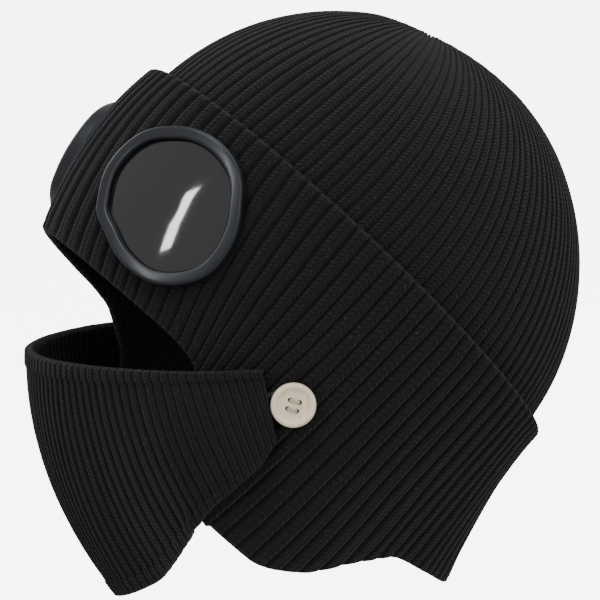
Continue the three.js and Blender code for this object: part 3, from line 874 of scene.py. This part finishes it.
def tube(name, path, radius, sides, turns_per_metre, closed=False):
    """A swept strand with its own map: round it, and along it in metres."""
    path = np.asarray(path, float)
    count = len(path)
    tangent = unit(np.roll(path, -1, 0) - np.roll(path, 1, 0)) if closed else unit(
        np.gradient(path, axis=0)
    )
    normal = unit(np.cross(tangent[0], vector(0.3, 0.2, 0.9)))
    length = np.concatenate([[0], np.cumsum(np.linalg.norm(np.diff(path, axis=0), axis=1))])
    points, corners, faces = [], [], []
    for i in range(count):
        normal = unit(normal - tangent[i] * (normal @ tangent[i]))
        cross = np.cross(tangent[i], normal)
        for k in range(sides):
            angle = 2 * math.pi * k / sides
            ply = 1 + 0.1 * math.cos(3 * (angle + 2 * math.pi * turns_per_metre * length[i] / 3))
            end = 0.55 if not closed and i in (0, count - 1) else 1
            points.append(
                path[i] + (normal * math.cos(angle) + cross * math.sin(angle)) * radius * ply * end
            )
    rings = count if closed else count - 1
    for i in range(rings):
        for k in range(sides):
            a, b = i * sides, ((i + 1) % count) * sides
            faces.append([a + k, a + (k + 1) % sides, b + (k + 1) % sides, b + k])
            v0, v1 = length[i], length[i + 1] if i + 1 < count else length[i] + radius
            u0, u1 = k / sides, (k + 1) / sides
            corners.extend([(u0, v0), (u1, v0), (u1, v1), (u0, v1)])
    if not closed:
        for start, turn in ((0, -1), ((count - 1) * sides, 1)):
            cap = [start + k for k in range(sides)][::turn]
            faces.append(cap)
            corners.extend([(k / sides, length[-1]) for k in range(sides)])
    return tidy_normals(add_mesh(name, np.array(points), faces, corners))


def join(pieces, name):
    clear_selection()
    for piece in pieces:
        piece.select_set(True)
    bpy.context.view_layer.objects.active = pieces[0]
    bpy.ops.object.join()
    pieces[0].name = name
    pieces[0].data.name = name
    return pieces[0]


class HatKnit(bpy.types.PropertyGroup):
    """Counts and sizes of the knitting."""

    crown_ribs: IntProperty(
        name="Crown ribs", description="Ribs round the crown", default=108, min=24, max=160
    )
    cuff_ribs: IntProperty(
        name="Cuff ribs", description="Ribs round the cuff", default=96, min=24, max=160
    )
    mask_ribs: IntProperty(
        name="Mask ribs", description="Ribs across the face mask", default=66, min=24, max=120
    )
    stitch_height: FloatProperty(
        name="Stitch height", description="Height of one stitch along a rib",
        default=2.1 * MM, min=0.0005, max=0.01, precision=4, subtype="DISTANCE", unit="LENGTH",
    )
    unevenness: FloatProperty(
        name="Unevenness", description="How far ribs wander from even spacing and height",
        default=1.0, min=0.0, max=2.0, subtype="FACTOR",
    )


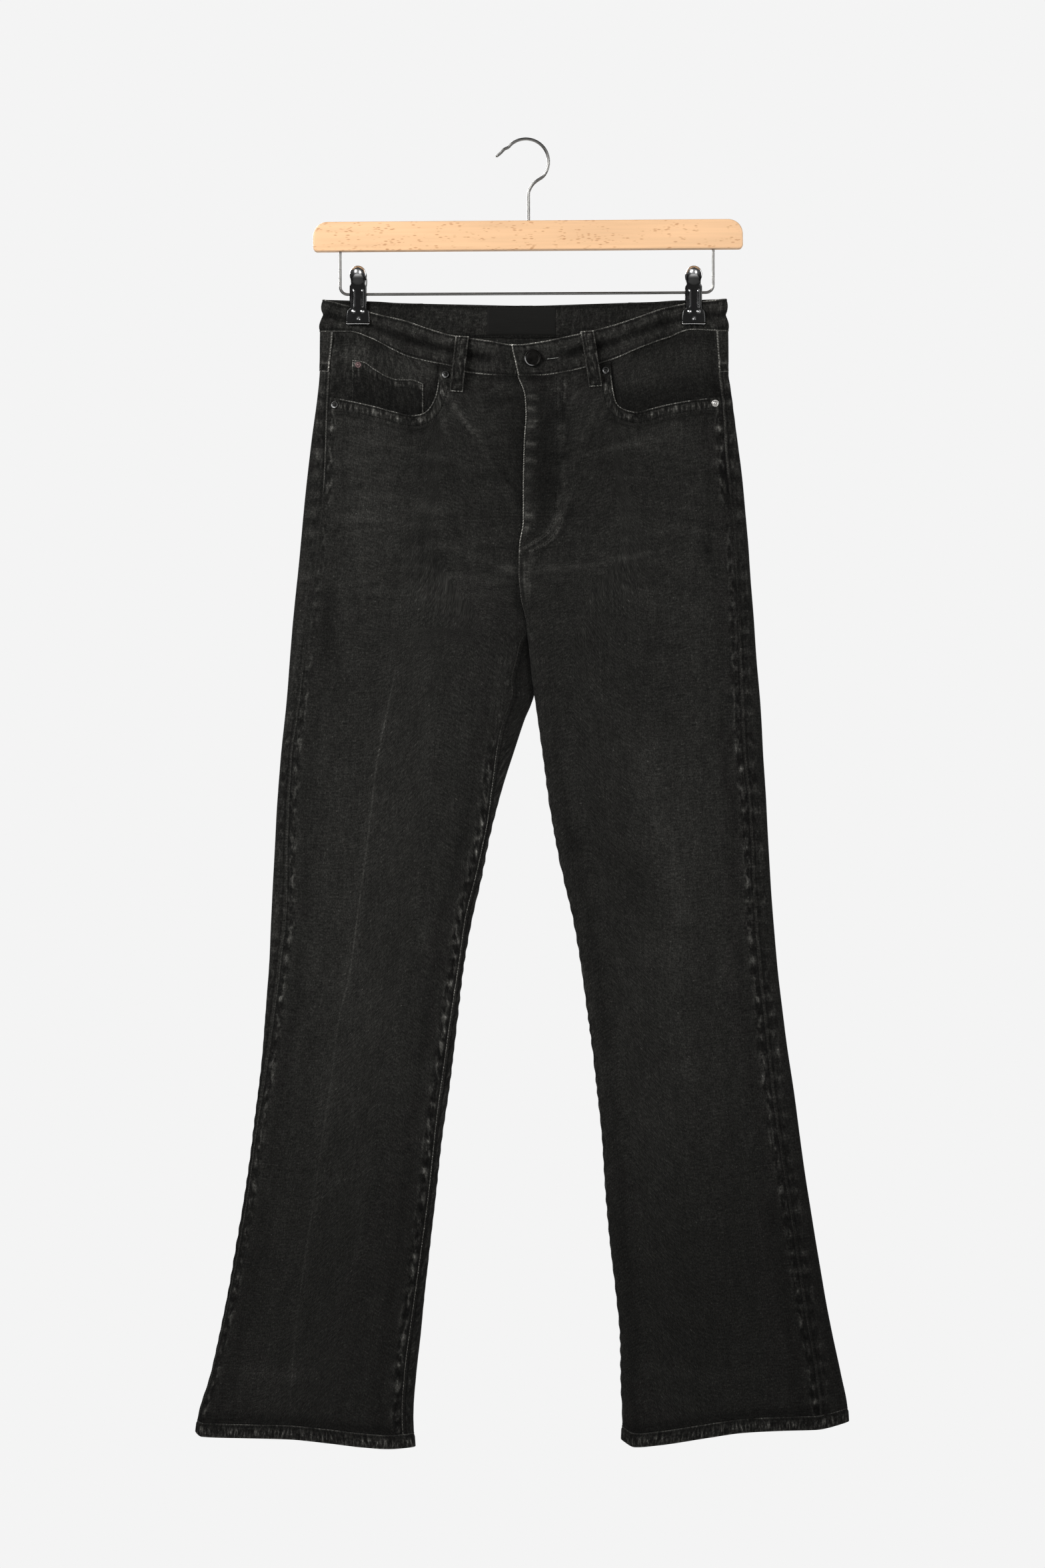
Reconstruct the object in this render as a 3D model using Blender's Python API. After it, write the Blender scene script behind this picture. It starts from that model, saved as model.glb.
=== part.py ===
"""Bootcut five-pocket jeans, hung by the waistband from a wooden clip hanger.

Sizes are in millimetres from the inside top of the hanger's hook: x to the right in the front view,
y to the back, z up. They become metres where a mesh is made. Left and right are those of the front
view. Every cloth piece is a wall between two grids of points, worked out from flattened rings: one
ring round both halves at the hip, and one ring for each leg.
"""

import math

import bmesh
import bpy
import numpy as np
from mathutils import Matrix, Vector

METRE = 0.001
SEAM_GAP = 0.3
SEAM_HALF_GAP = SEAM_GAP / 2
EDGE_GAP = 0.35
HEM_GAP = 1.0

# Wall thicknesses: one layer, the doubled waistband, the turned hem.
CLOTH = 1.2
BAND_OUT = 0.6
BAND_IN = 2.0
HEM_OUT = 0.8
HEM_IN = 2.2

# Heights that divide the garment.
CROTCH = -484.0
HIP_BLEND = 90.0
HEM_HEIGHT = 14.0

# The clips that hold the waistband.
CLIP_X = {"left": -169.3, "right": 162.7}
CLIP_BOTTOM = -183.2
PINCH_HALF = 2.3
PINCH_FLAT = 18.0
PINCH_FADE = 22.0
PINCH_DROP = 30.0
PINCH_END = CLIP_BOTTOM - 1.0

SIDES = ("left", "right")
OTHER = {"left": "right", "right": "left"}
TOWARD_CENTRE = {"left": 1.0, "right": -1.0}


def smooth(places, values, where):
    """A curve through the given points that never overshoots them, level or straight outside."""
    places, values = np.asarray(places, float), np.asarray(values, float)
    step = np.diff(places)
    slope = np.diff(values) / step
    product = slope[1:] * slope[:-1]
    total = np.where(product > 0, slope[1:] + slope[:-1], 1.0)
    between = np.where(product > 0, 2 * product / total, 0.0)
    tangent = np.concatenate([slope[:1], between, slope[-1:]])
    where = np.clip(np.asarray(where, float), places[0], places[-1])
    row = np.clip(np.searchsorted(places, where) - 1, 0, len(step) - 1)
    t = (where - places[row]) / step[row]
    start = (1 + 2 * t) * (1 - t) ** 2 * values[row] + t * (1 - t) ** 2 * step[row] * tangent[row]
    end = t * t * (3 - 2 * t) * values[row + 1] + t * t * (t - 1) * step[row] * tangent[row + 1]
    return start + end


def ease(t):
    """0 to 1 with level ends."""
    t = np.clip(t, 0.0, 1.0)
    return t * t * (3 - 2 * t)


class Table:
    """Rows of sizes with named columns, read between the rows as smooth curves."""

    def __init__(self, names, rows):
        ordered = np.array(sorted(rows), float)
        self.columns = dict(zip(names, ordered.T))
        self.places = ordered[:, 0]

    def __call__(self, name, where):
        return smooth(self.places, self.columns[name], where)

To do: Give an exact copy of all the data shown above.

Answer to this exercise:
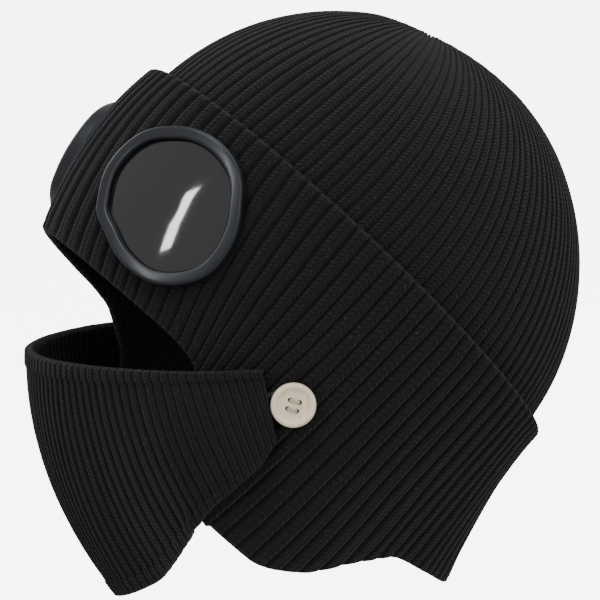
Continue the three.js and Blender code for this object: part 3, from line 874 of scene.py. This part finishes it.
def tube(name, path, radius, sides, turns_per_metre, closed=False):
    """A swept strand with its own map: round it, and along it in metres."""
    path = np.asarray(path, float)
    count = len(path)
    tangent = unit(np.roll(path, -1, 0) - np.roll(path, 1, 0)) if closed else unit(
        np.gradient(path, axis=0)
    )
    normal = unit(np.cross(tangent[0], vector(0.3, 0.2, 0.9)))
    length = np.concatenate([[0], np.cumsum(np.linalg.norm(np.diff(path, axis=0), axis=1))])
    points, corners, faces = [], [], []
    for i in range(count):
        normal = unit(normal - tangent[i] * (normal @ tangent[i]))
        cross = np.cross(tangent[i], normal)
        for k in range(sides):
            angle = 2 * math.pi * k / sides
            ply = 1 + 0.1 * math.cos(3 * (angle + 2 * math.pi * turns_per_metre * length[i] / 3))
            end = 0.55 if not closed and i in (0, count - 1) else 1
            points.append(
                path[i] + (normal * math.cos(angle) + cross * math.sin(angle)) * radius * ply * end
            )
    rings = count if closed else count - 1
    for i in range(rings):
        for k in range(sides):
            a, b = i * sides, ((i + 1) % count) * sides
            faces.append([a + k, a + (k + 1) % sides, b + (k + 1) % sides, b + k])
            v0, v1 = length[i], length[i + 1] if i + 1 < count else length[i] + radius
            u0, u1 = k / sides, (k + 1) / sides
            corners.extend([(u0, v0), (u1, v0), (u1, v1), (u0, v1)])
    if not closed:
        for start, turn in ((0, -1), ((count - 1) * sides, 1)):
            cap = [start + k for k in range(sides)][::turn]
            faces.append(cap)
            corners.extend([(k / sides, length[-1]) for k in range(sides)])
    return tidy_normals(add_mesh(name, np.array(points), faces, corners))


def join(pieces, name):
    clear_selection()
    for piece in pieces:
        piece.select_set(True)
    bpy.context.view_layer.objects.active = pieces[0]
    bpy.ops.object.join()
    pieces[0].name = name
    pieces[0].data.name = name
    return pieces[0]


class HatKnit(bpy.types.PropertyGroup):
    """Counts and sizes of the knitting."""

    crown_ribs: IntProperty(
        name="Crown ribs", description="Ribs round the crown", default=108, min=24, max=160
    )
    cuff_ribs: IntProperty(
        name="Cuff ribs", description="Ribs round the cuff", default=96, min=24, max=160
    )
    mask_ribs: IntProperty(
        name="Mask ribs", description="Ribs across the face mask", default=66, min=24, max=120
    )
    stitch_height: FloatProperty(
        name="Stitch height", description="Height of one stitch along a rib",
        default=2.1 * MM, min=0.0005, max=0.01, precision=4, subtype="DISTANCE", unit="LENGTH",
    )
    unevenness: FloatProperty(
        name="Unevenness", description="How far ribs wander from even spacing and height",
        default=1.0, min=0.0, max=2.0, subtype="FACTOR",
    )


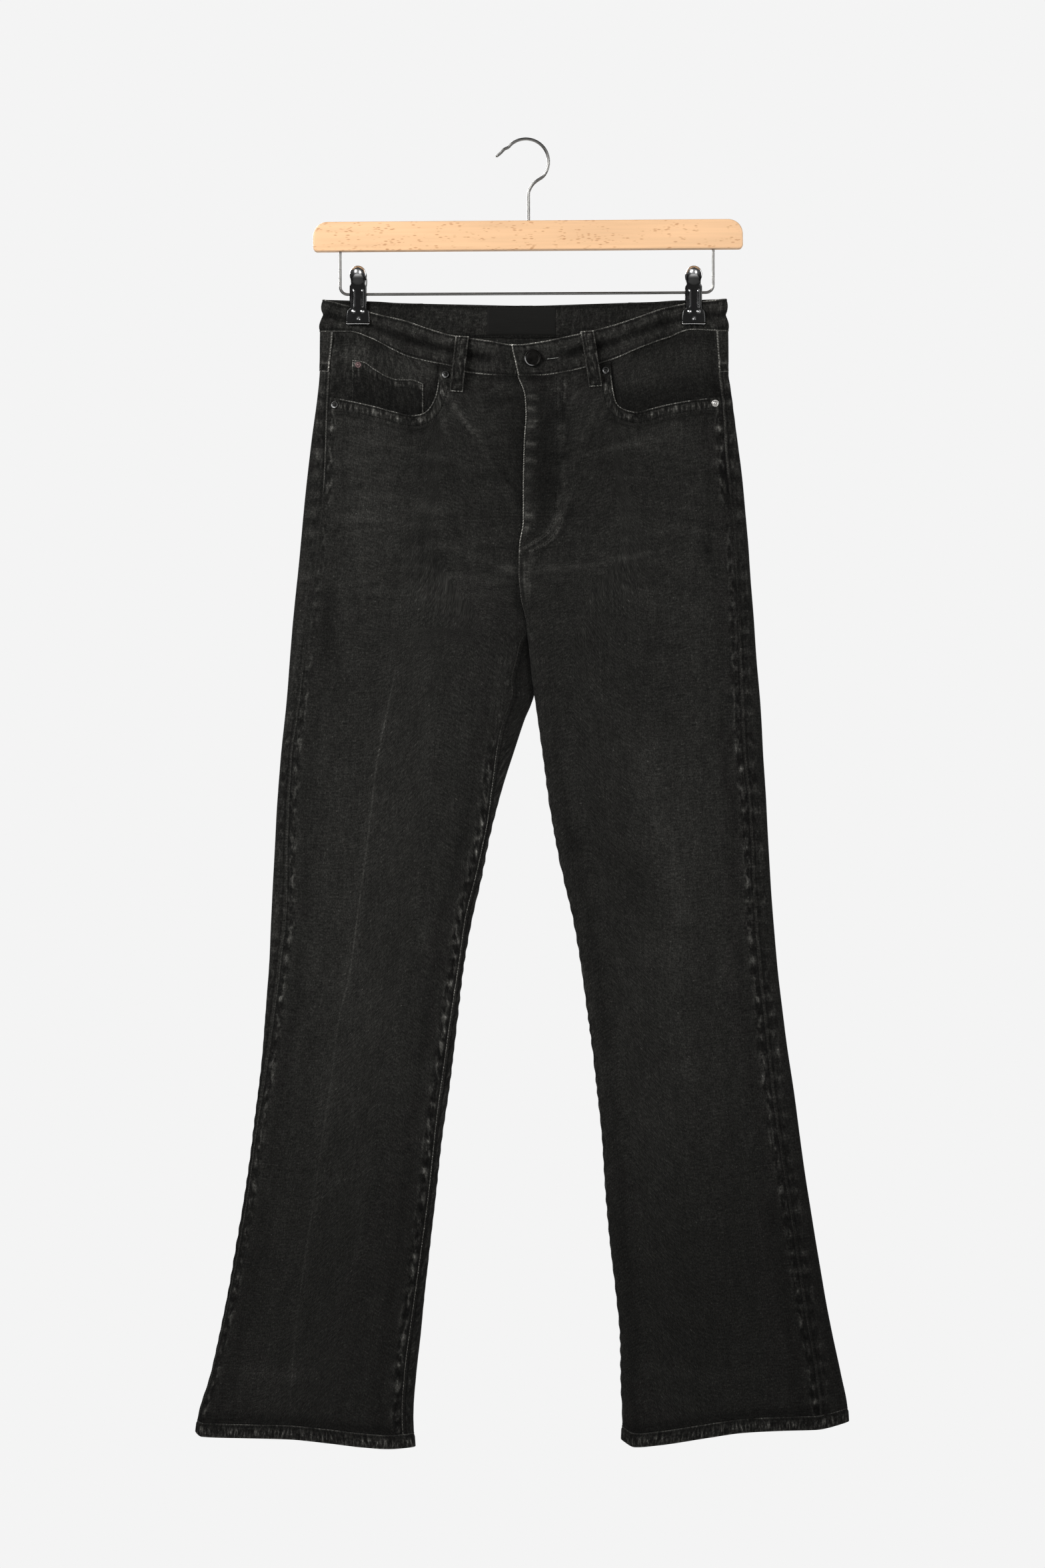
Reconstruct the object in this render as a 3D model using Blender's Python API. After it, write the Blender scene script behind this picture. It starts from that model, saved as model.glb.
=== part.py ===
"""Bootcut five-pocket jeans, hung by the waistband from a wooden clip hanger.

Sizes are in millimetres from the inside top of the hanger's hook: x to the right in the front view,
y to the back, z up. They become metres where a mesh is made. Left and right are those of the front
view. Every cloth piece is a wall between two grids of points, worked out from flattened rings: one
ring round both halves at the hip, and one ring for each leg.
"""

import math

import bmesh
import bpy
import numpy as np
from mathutils import Matrix, Vector

METRE = 0.001
SEAM_GAP = 0.3
SEAM_HALF_GAP = SEAM_GAP / 2
EDGE_GAP = 0.35
HEM_GAP = 1.0

# Wall thicknesses: one layer, the doubled waistband, the turned hem.
CLOTH = 1.2
BAND_OUT = 0.6
BAND_IN = 2.0
HEM_OUT = 0.8
HEM_IN = 2.2

# Heights that divide the garment.
CROTCH = -484.0
HIP_BLEND = 90.0
HEM_HEIGHT = 14.0

# The clips that hold the waistband.
CLIP_X = {"left": -169.3, "right": 162.7}
CLIP_BOTTOM = -183.2
PINCH_HALF = 2.3
PINCH_FLAT = 18.0
PINCH_FADE = 22.0
PINCH_DROP = 30.0
PINCH_END = CLIP_BOTTOM - 1.0

SIDES = ("left", "right")
OTHER = {"left": "right", "right": "left"}
TOWARD_CENTRE = {"left": 1.0, "right": -1.0}


def smooth(places, values, where):
    """A curve through the given points that never overshoots them, level or straight outside."""
    places, values = np.asarray(places, float), np.asarray(values, float)
    step = np.diff(places)
    slope = np.diff(values) / step
    product = slope[1:] * slope[:-1]
    total = np.where(product > 0, slope[1:] + slope[:-1], 1.0)
    between = np.where(product > 0, 2 * product / total, 0.0)
    tangent = np.concatenate([slope[:1], between, slope[-1:]])
    where = np.clip(np.asarray(where, float), places[0], places[-1])
    row = np.clip(np.searchsorted(places, where) - 1, 0, len(step) - 1)
    t = (where - places[row]) / step[row]
    start = (1 + 2 * t) * (1 - t) ** 2 * values[row] + t * (1 - t) ** 2 * step[row] * tangent[row]
    end = t * t * (3 - 2 * t) * values[row + 1] + t * t * (t - 1) * step[row] * tangent[row + 1]
    return start + end


def ease(t):
    """0 to 1 with level ends."""
    t = np.clip(t, 0.0, 1.0)
    return t * t * (3 - 2 * t)


class Table:
    """Rows of sizes with named columns, read between the rows as smooth curves."""

    def __init__(self, names, rows):
        ordered = np.array(sorted(rows), float)
        self.columns = dict(zip(names, ordered.T))
        self.places = ordered[:, 0]

    def __call__(self, name, where):
        return smooth(self.places, self.columns[name], where)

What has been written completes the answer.